I used soy chunks, dredged in flour and seasoned with herbs and then stir-fried until golden-brown, to replace the meat, which is usually lamb. The soy, when cooked this way, gets a wonderful texture, and who needs the meat? You can -- and perhaps should -- make this stew a day earlier, because this is one of those dishes that tastes even better the next day, when the flavors have had a chance to meld together.
- Soy or TVP chunks (you can also use a vegan meat or seitan)
- Unbleached all purpose flour
- Crimini Mushrooms
- Herbs (I used a mix of rosemary, sage and thyme -- use rosemary if you can only use one)
- Guinness stout
- Vegetable stock
- Vegetable oil
- Vegan butter
Yes! But keep in mind that more Guinness will add a bitter undernote to your recipe. While some bitterness from the brew makes this dish fabulous, a lot might not be up to everyone's taste. I'd advise trying out the recipe with 8 oz of Guinness the first time, and adding more if you think you want it.
The alcohol cooks out and only leaves the complexity of the stout behind, adding tremendous flavor. So eat away without any worries.
My favorite is creamy mashed potatoes, or vegan colcannon. It may seem like potato overkill, with the potatoes in the stew as well, but it really works.
You can also serve the stew with Irish soda bread, of course (here's my gluten-free soda bread), or with a crusty French bread.
Desi likes his stew with boiled rice, and a good bit of stew drizzled over rice is truly divine.
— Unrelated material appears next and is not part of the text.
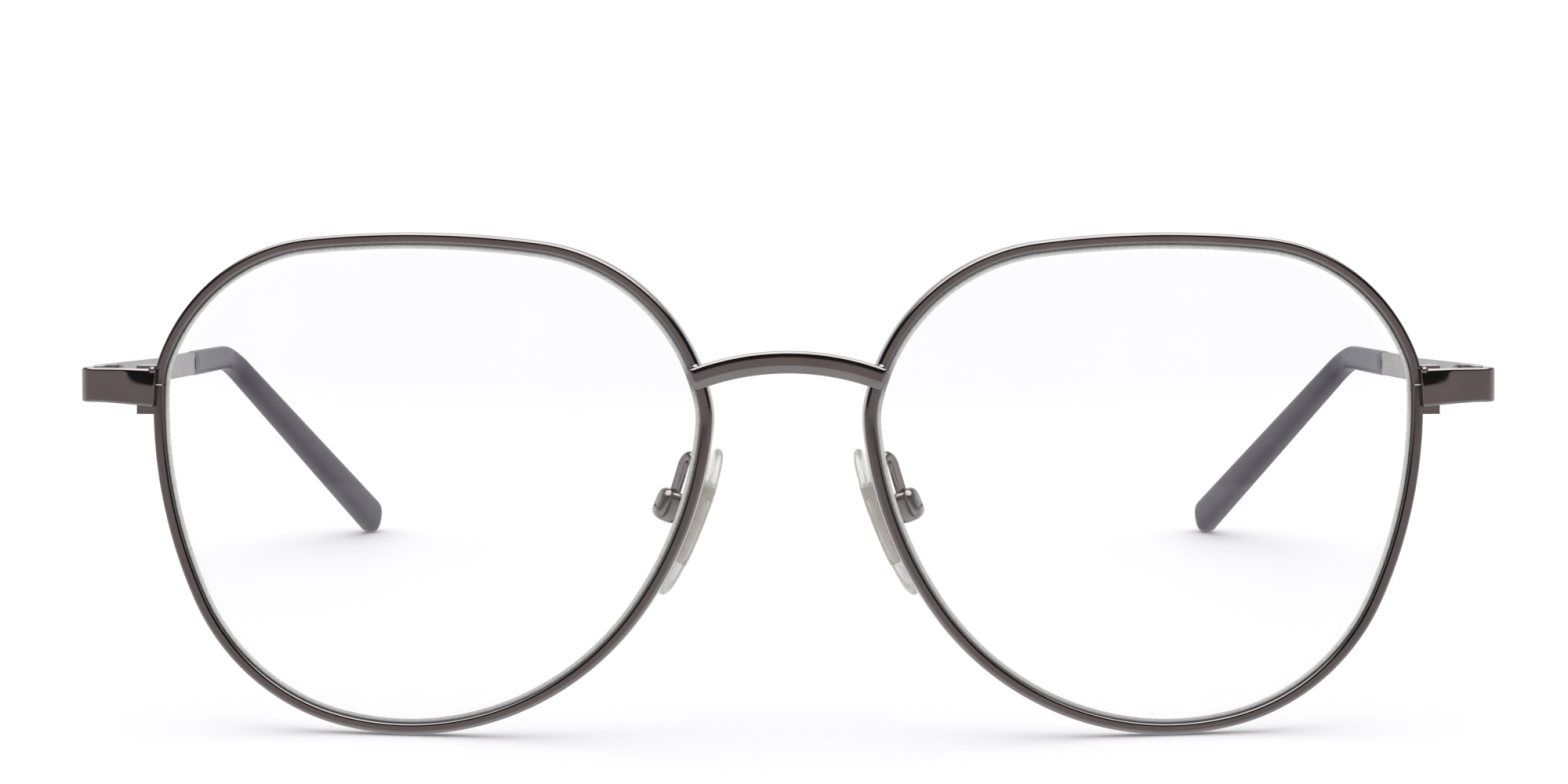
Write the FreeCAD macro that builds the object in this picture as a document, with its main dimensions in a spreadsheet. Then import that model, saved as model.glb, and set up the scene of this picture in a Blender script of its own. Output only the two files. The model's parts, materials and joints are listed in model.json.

If you've got a fussy kid around (like I do!) serve him or her this stew with a side of sweet potato fries or baked or air-fried French fries and watch it go!
More vegan Irish recipes
More vegan stews
Vegan Irish Stew
- Dutch oven or large pot
- 2 tablespoon vegetable oil
- 1 cup soy chunks or TVP chunks (soy curls work too. Or use seitan chunks)
- ¼ cup all-purpose flour (You can use whole wheat or, to make this gluten-free, use a gf all purpose flour)
- 1 large onion (finely chopped)
- 6 cloves garlic (minced)
- 3 sticks celery, (finely chopped)
- 15 baby carrots (cut into halves. Or use two large carrots and cut them into rounds about ¼th of an inch thick)
- 6 medium potatoes (cut in a chunky dice)
- 8 oz crimini mushrooms (chopped in large chunks)
- 8 oz Guinness draught stout
- 3-5 cups vegetable stock
- 3 teaspoon herbs (use a mix of rosemary, sage, thyme or one or two of these)
- 2 tablespoon parsley (minced)
- 2 tablespoon vegan butter (optional, but very, very nice)
- Salt and pepper to taste
- 2 tablespoon tamari (or liquid aminos or soy sauce. Optional, but adds another dimension of flavor)
- Soak the TVP or soy chunks or curls in hot water for 30 minutes. Drain.
- Mix the flour with salt and pepper and half the herbs. Dredge the TVP chunks in the flour. Shake off any excess flour.
- Heat all but 1 teaspoon of the vegetable oil in a Dutch oven or a large, heavy-bottomed pot.
- Working in batches, if necessary, brown the TVP chunks in the dutch oven in a single layer, being careful not to crowd them.
- Remove the soy chunks to a dish lined with a paper towel and set aside. Also reserve any flour remaining from dredging the TVP because we'll use that to thicken the sauce.
- Add the remaining teaspoon of oil to the dutch oven and add the onions and garlic. Season with salt and pepper. Saute, stirring frequently, over medium heat until the onions are softened and translucent, about 3-4 minutes.
- Add the carrots, celery, potatoes and mushrooms and any remaining flour and stir to mix. Add the Guinness and let the stew come to a boil. Cook until most of the beer has disappeared.
- Add the remaining herbs with the TVP chunks and 4 cups of the vegetable stock.
- Bring to a boil, lower the heat to a simmer, cover the pot with a lid, and cook for 30 minutes or until the vegetables are very tender and the flavors have melded together. Add more stock or water if the stew looks too dry. I made my stew rather thick because that's how we like it, but you can definitely make it soupier.
- Add salt (and/or the tamari or liquid aminos if using) and ground black pepper to taste. Stir in the butter, if using.
- Serve hot. Stew always tastes best when it has had some time to stand and the flavors have mixed together, so this is a great dish to make the day before you want to serve it.